**TO DO**
A precise retyping is required of every line from the one containing "lock_strikes();" down to the one containing "cad_parts[node].hide_render = cad_parts[node].hide_viewport", both included, and of no other line.

**DATASET EXTRACT**
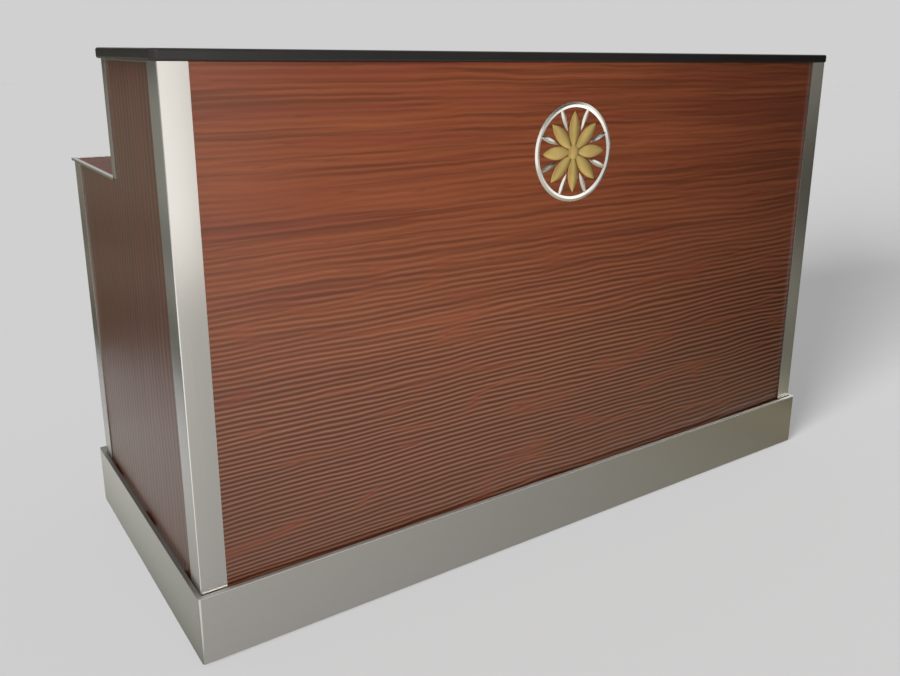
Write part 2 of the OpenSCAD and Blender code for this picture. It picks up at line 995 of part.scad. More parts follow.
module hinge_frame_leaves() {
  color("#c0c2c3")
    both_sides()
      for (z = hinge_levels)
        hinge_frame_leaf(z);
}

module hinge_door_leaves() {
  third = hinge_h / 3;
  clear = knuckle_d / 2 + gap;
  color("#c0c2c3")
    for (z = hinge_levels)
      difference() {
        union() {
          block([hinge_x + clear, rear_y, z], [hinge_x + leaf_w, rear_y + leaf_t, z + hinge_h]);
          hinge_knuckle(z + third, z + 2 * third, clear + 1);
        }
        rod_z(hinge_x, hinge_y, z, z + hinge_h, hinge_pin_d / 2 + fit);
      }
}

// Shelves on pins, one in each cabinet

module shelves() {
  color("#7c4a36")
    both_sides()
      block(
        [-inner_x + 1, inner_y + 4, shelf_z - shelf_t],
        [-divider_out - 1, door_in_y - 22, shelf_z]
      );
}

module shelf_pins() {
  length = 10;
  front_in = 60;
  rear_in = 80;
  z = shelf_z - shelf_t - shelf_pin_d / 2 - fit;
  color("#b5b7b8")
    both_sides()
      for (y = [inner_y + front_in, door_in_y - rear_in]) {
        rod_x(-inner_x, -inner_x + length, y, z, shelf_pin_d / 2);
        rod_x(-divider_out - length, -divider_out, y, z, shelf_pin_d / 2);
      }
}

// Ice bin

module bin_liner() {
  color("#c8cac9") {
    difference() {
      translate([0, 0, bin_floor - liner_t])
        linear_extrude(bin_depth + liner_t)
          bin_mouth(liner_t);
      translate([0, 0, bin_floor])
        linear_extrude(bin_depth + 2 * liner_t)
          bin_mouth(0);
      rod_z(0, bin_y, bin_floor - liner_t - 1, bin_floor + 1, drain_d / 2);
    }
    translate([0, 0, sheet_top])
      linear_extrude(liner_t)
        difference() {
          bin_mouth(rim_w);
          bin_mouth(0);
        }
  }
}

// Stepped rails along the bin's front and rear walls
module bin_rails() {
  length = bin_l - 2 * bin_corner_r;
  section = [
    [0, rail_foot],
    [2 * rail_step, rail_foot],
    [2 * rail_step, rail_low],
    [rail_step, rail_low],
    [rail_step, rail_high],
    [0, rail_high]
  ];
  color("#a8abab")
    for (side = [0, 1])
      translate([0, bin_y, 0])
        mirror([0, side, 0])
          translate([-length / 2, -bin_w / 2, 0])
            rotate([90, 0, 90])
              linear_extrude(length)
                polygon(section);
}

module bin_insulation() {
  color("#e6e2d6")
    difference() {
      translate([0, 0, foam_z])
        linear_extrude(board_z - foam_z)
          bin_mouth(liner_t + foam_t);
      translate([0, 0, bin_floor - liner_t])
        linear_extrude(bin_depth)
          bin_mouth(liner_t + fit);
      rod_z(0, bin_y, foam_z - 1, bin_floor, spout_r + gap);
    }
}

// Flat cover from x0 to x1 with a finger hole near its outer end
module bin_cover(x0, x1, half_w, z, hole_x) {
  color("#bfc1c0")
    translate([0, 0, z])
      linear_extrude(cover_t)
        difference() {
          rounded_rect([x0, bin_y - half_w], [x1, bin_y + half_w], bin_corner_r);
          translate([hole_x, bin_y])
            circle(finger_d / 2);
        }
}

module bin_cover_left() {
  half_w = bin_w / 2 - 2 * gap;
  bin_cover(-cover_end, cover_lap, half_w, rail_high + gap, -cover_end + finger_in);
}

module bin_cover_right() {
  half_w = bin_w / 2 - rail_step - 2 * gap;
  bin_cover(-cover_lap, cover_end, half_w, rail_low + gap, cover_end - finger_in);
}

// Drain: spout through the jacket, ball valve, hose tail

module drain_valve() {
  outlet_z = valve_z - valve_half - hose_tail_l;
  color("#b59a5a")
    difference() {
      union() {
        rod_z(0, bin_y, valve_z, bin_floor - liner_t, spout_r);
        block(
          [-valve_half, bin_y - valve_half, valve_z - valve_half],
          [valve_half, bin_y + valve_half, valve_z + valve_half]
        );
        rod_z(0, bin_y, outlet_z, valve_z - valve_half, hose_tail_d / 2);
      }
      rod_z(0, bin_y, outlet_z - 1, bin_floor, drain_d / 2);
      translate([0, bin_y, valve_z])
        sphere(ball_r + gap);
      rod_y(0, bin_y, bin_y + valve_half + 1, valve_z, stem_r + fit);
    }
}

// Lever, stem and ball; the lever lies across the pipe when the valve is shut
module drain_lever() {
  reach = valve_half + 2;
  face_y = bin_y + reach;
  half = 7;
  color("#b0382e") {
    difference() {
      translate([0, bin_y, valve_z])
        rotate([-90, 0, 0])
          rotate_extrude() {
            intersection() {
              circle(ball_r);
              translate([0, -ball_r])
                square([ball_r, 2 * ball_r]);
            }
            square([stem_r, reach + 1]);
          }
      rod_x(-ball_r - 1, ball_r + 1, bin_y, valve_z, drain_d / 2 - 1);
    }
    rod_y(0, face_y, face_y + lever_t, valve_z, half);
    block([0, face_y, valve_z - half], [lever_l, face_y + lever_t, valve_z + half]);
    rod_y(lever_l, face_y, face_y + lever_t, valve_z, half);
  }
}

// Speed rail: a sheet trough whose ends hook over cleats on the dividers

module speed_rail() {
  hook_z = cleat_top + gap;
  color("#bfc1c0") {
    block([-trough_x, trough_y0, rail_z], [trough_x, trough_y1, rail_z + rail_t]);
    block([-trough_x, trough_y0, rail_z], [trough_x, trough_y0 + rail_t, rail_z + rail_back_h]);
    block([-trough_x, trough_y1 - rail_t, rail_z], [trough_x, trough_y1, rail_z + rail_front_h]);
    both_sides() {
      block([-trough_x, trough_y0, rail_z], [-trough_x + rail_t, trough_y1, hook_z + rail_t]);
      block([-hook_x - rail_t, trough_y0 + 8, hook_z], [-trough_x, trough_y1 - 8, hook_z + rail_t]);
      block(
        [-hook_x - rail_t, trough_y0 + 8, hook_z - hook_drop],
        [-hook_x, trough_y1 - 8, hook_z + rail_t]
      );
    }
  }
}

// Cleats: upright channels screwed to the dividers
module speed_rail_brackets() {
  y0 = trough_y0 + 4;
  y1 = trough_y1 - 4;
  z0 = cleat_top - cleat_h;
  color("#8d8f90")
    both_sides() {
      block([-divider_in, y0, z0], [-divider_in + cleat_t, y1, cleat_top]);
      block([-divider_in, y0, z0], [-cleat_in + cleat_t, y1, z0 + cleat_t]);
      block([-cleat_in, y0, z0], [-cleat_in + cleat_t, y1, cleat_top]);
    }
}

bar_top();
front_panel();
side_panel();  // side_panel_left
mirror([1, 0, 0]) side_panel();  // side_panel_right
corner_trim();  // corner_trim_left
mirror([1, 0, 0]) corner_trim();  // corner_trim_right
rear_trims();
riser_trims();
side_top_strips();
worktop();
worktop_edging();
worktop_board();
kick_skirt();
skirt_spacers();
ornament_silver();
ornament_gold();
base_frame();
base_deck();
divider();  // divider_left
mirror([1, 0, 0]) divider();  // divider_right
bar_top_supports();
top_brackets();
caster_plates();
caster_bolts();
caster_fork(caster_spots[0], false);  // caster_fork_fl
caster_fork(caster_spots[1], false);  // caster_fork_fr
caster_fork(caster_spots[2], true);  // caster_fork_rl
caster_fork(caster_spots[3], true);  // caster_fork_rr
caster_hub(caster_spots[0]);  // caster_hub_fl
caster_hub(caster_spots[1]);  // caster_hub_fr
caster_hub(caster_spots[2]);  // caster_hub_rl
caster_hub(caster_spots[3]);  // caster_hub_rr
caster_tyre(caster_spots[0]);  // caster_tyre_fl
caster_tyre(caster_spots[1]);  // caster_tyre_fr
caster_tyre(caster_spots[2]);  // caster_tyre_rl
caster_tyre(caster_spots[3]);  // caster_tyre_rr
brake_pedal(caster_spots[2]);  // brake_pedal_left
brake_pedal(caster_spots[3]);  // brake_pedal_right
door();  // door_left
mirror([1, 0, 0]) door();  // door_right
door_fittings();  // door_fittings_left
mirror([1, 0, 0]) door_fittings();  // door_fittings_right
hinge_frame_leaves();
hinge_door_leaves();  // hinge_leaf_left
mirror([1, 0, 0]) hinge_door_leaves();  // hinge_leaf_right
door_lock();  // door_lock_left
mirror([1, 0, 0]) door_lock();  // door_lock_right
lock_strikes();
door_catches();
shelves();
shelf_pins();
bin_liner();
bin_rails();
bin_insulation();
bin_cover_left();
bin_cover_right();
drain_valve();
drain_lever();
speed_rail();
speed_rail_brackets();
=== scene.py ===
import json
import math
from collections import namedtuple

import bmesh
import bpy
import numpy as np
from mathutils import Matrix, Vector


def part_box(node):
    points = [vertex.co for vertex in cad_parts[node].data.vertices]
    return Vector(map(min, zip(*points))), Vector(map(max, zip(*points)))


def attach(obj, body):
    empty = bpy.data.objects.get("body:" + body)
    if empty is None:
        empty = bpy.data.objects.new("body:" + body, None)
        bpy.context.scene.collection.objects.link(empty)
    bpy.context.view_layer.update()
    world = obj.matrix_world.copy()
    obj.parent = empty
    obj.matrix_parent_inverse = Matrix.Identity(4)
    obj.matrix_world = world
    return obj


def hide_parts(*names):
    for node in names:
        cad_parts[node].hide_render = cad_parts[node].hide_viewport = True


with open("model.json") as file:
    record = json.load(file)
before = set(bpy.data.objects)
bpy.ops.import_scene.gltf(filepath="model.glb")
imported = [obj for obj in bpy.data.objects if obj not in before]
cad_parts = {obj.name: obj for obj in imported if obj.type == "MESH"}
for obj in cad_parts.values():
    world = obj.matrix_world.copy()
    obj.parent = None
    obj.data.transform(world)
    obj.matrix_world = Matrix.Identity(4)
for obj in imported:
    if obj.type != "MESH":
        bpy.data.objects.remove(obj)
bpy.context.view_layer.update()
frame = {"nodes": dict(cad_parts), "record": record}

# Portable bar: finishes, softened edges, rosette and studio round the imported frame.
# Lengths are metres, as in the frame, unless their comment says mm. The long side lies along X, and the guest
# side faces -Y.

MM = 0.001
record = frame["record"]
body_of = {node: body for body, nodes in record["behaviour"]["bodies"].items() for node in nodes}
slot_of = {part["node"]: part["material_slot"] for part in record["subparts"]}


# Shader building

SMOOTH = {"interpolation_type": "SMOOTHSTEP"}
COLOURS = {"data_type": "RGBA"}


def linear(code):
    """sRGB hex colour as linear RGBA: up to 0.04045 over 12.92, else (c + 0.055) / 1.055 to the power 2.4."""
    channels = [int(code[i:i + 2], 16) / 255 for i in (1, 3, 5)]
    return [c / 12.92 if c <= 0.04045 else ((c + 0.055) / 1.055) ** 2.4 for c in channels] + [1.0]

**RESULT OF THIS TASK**
lock_strikes();
door_catches();
shelves();
shelf_pins();
bin_liner();
bin_rails();
bin_insulation();
bin_cover_left();
bin_cover_right();
drain_valve();
drain_lever();
speed_rail();
speed_rail_brackets();
=== scene.py ===
import json
import math
from collections import namedtuple

import bmesh
import bpy
import numpy as np
from mathutils import Matrix, Vector


def part_box(node):
    points = [vertex.co for vertex in cad_parts[node].data.vertices]
    return Vector(map(min, zip(*points))), Vector(map(max, zip(*points)))


def attach(obj, body):
    empty = bpy.data.objects.get("body:" + body)
    if empty is None:
        empty = bpy.data.objects.new("body:" + body, None)
        bpy.context.scene.collection.objects.link(empty)
    bpy.context.view_layer.update()
    world = obj.matrix_world.copy()
    obj.parent = empty
    obj.matrix_parent_inverse = Matrix.Identity(4)
    obj.matrix_world = world
    return obj


def hide_parts(*names):
    for node in names:
        cad_parts[node].hide_render = cad_parts[node].hide_viewport = True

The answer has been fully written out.